Doubles, dark revelations, Byronic heroes, and domineering men come up again and again in du Maurier’s work, most of which is set in her beloved Cornwall, with its dramatic cliffs and great estates. Du Maurier was the granddaughter of Trilby author George du Maurier and the daughter of notable actor Gerald du Maurier, the charming but strong-willed center of the household. She married “Boy Browning” an adventuring army man and friend to Prince Phillip.

While du Maurier’s gift as a writer was her vivid and even wild imagination, she borrowed elements from her extraordinary life for her novels. The tyrannical yet charismatic heroes who populate her books are said to be based on her father’s type, while du Maurier based her novels’ famous settings on a ruined house on the Cornish coast, Menabilly, which she ended up renting with the book’s proceeds. And her envy of her husband’s former lover Jan Ricardo, who died in a suicide by train, was one emotional source of the central conflict in Rebecca — which du Maurier called a “study in jealousy.”

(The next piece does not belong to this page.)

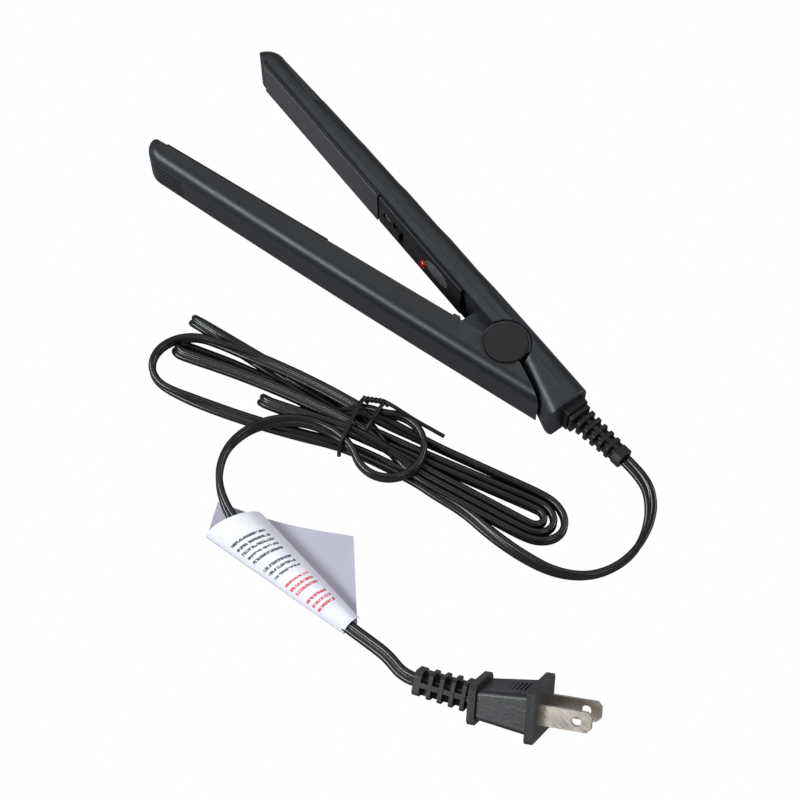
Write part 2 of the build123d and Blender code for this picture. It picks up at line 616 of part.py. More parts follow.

The gender play and lesbian undertones found in novels like My Cousin Rachel and in the relationship between the sinister housekeeper Mrs. Danvers and the late Rebecca arise in part from du Maurier’s own uncategorizable sexual ambiguity. She felt she had once been a “boy” and called her attractions to women “Venetian tendencies.” As Carrie Frye noted in her essay on du Maurier,

Daphne had a few romantic relationships with women as well, although she rejected the term “lesbian.” “… by God and by Christ if anyone should call that sort of love by that unattractive word that begins with “L”, I’d tear their guts out,” she warned in one stormy love letter, whose recipient, being a woman, might have felt she had a right to call the love exactly that… Part of it was surely internalized homophobia, a reluctance to acknowledge herself as that way; something, too, to do with her time period’s narrow conventions of what being a lesbian meant. But also mixed up in there is du Maurier’s recognition of herself as a boy—an identification she only allowed herself to make in her 40s—and a boy isn’t a lesbian.

As a mother, du Maurier was known to be wrapped up in her work, letting her kids and their animals have the run of the place while she wrote. But her children say she was also a lot of fun, and always up for a game of cricket. This contrast between her aristocratic side — full of sailing, socializing, and adventuring — and her more reclusive writer side surely informed the doubling she used in her work. Her son Kit says he feels that she was both the bold Rebecca and the cowering second Mrs. DeWinter.

What makes du Maurier’s work continue to fly off shelves is the way she works in ambiguity, as she did in her life. We accept the idea that Rebecca was pure evil, until we’re done reading. As her son tells the Telegraph: “It’s Maxim’s version, isn’t it? There’s so much in that book, you know. Was he lying? Why is it that everybody else thought the sun shone out of her a—? There’s never a bad word about Rebecca except from Max. That’s why it runs and runs.”